--- Exercise objective ---
Reproduce each line exactly, including spacing and punctuation.

--- Given information ---
>> start

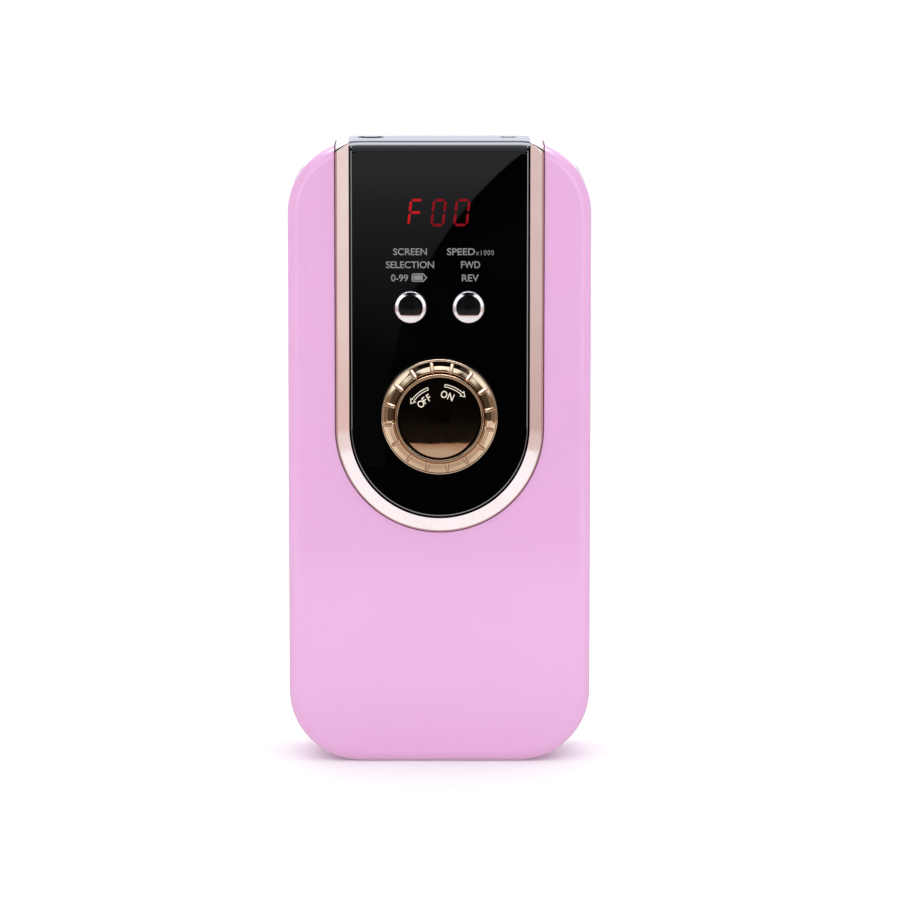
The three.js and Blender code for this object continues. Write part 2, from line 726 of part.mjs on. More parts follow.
piece('knob_body', knobBody(), 'gold_chrome');
piece('knob_cap', knobCap(), 'gold_chrome');
piece('potentiometer_shaft', potentiometerShaft(), 'nickel');
piece('potentiometer_body', potentiometerBody(), 'nickel');
piece('potentiometer_washer', potentiometerWasher(), 'steel');
piece('potentiometer_nut', potentiometerNut(), 'brass');

for (const [name, side] of SIDES) {
  piece(`button_cap_${name}`, buttonCap(side), 'button_chrome');
  piece(`switch_plunger_${name}`, switchPlunger(side), 'black_plastic');
  piece(`switch_body_${name}`, switchBody(side), 'black_plastic');
  piece(`battery_cell_${name}`, batteryCell(side), 'cell_wrap');
  const headY = PORT_BOARD.frontY - 0.05;
  piece(`port_board_screw_${name}`, boardScrew(side * PORT_SCREW.x, PORT_SCREW.z, headY, -1), 'steel');
}

for (const [name, side, level] of CORNERS) {
  const headY = BOARD.rearY + 0.05;
  piece(`casing_screw_${name}`, casingScrew(side, level), 'steel');
  piece(`board_screw_${name}`, boardScrew(side * BOARD_SCREW.x, BOARD_SCREW[level], headY, 1), 'steel');
  piece(`rubber_foot_${name}`, rubberFoot(side, level), 'rubber');
}

piece('display_housing', displayHousing(), 'display_grey');
piece('display_face', displayFace(), 'display_red');
piece('main_board', mainBoard(), 'circuit_board');
piece('port_board', portBoard(), 'circuit_board');
piece('charge_socket', socketBody(CHARGE), 'black_plastic');
piece('charge_socket_pin', chargeSocketPin(), 'brass');
piece('handpiece_socket', socketBody(HANDPIECE), 'black_plastic');

for (const [name, [x0, x1, z0, z1, height, finish]] of Object.entries(ON_BOARD)) {
  piece(name, block(x0, x1, ON_BOARD_Y, ON_BOARD_Y + height, z0, z1), finish);
}
piece('capacitor', capacitor(), 'black_plastic');
piece('port_cable', portCable(), 'black_wire');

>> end

--- Problem solution ---
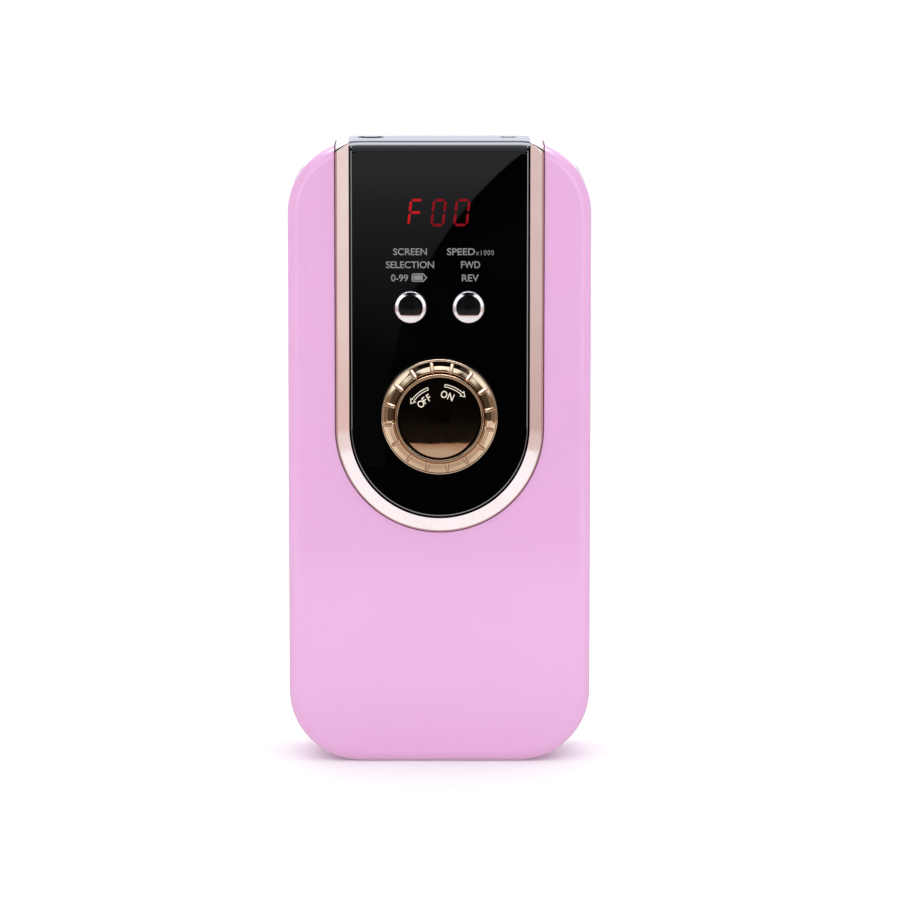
The three.js and Blender code for this object continues. Write part 2, from line 726 of part.mjs on. More parts follow.
piece('knob_body', knobBody(), 'gold_chrome');
piece('knob_cap', knobCap(), 'gold_chrome');
piece('potentiometer_shaft', potentiometerShaft(), 'nickel');
piece('potentiometer_body', potentiometerBody(), 'nickel');
piece('potentiometer_washer', potentiometerWasher(), 'steel');
piece('potentiometer_nut', potentiometerNut(), 'brass');

for (const [name, side] of SIDES) {
  piece(`button_cap_${name}`, buttonCap(side), 'button_chrome');
  piece(`switch_plunger_${name}`, switchPlunger(side), 'black_plastic');
  piece(`switch_body_${name}`, switchBody(side), 'black_plastic');
  piece(`battery_cell_${name}`, batteryCell(side), 'cell_wrap');
  const headY = PORT_BOARD.frontY - 0.05;
  piece(`port_board_screw_${name}`, boardScrew(side * PORT_SCREW.x, PORT_SCREW.z, headY, -1), 'steel');
}

for (const [name, side, level] of CORNERS) {
  const headY = BOARD.rearY + 0.05;
  piece(`casing_screw_${name}`, casingScrew(side, level), 'steel');
  piece(`board_screw_${name}`, boardScrew(side * BOARD_SCREW.x, BOARD_SCREW[level], headY, 1), 'steel');
  piece(`rubber_foot_${name}`, rubberFoot(side, level), 'rubber');
}

piece('display_housing', displayHousing(), 'display_grey');
piece('display_face', displayFace(), 'display_red');
piece('main_board', mainBoard(), 'circuit_board');
piece('port_board', portBoard(), 'circuit_board');
piece('charge_socket', socketBody(CHARGE), 'black_plastic');
piece('charge_socket_pin', chargeSocketPin(), 'brass');
piece('handpiece_socket', socketBody(HANDPIECE), 'black_plastic');

for (const [name, [x0, x1, z0, z1, height, finish]] of Object.entries(ON_BOARD)) {
  piece(name, block(x0, x1, ON_BOARD_Y, ON_BOARD_Y + height, z0, z1), finish);
}
piece('capacitor', capacitor(), 'black_plastic');
piece('port_cable', portCable(), 'black_wire');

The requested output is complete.